_Exercise:_ Quote only the lines from the top of the listing below down to and including the line with "return opened, tone, height".

Entries with model source code:
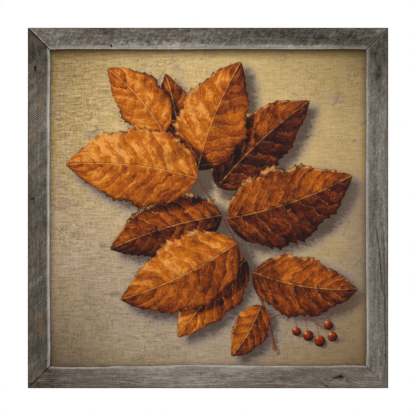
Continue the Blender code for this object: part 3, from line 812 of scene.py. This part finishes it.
def opened_wood(side, along, across, front):
    """How far each place is into a crack or a nail hole, and the tone and height there."""
    opened, tone, height = 0.0, 0.0, 0.0
    for start, end, width, deep in CRACKS[side]:
        groove = front * crack_groove(np.array(start) * MM, np.array(end) * MM, width * MM, along, across)
        opened = np.maximum(opened, groove)
        tone = tone - 1.1 * groove
        height = height - deep * MM * groove
    for at, over, radius in NAIL_HOLES[side]:
        off = np.hypot(along - at * MM, across - over * MM)
        pit = front * ease(off, radius * MM * 1.25, radius * MM * 0.6)
        opened = np.maximum(opened, pit)
        tone = tone - 1.6 * pit
        height = height - NAIL_HOLE_DEPTH * pit
    return opened, tone, height


def worn_lip(side, along, across, from_edge):
    """How worn each place is: most at the inner edge, and less towards the board's ends."""
    lip = LIP_WEAR[side]
    line = ease(from_edge, *LIP_LINE)
    worn = lip.broad * ease(from_edge, lip.fades, lip.full) + (1 - lip.broad) * line
    worn = worn * (1 - lip.low_loss * ease(-along, 0.16, 0.26) - lip.high_loss * ease(along, 0.16, 0.26))
    return lip.strength * worn * (0.90 + 0.25 * rough_noise(along / 0.030, across / 0.004, 73))


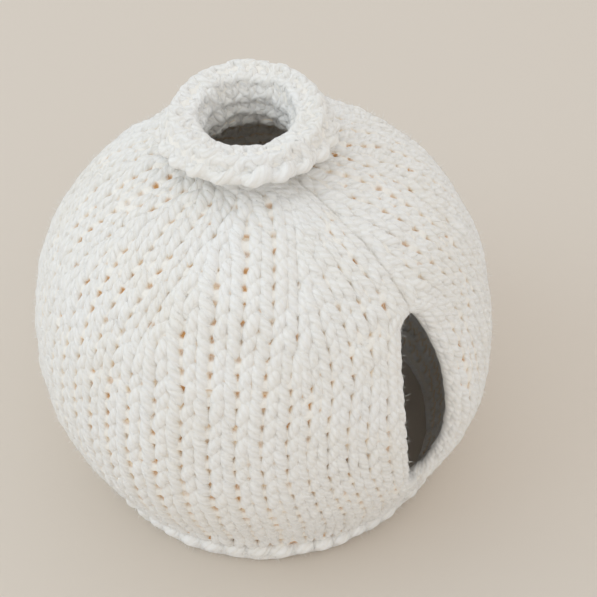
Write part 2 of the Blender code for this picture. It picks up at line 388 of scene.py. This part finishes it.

_Solution:_
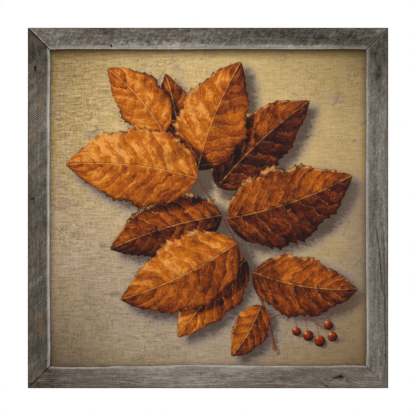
Continue the Blender code for this object: part 3, from line 812 of scene.py. This part finishes it.
def opened_wood(side, along, across, front):
    """How far each place is into a crack or a nail hole, and the tone and height there."""
    opened, tone, height = 0.0, 0.0, 0.0
    for start, end, width, deep in CRACKS[side]:
        groove = front * crack_groove(np.array(start) * MM, np.array(end) * MM, width * MM, along, across)
        opened = np.maximum(opened, groove)
        tone = tone - 1.1 * groove
        height = height - deep * MM * groove
    for at, over, radius in NAIL_HOLES[side]:
        off = np.hypot(along - at * MM, across - over * MM)
        pit = front * ease(off, radius * MM * 1.25, radius * MM * 0.6)
        opened = np.maximum(opened, pit)
        tone = tone - 1.6 * pit
        height = height - NAIL_HOLE_DEPTH * pit
    return opened, tone, height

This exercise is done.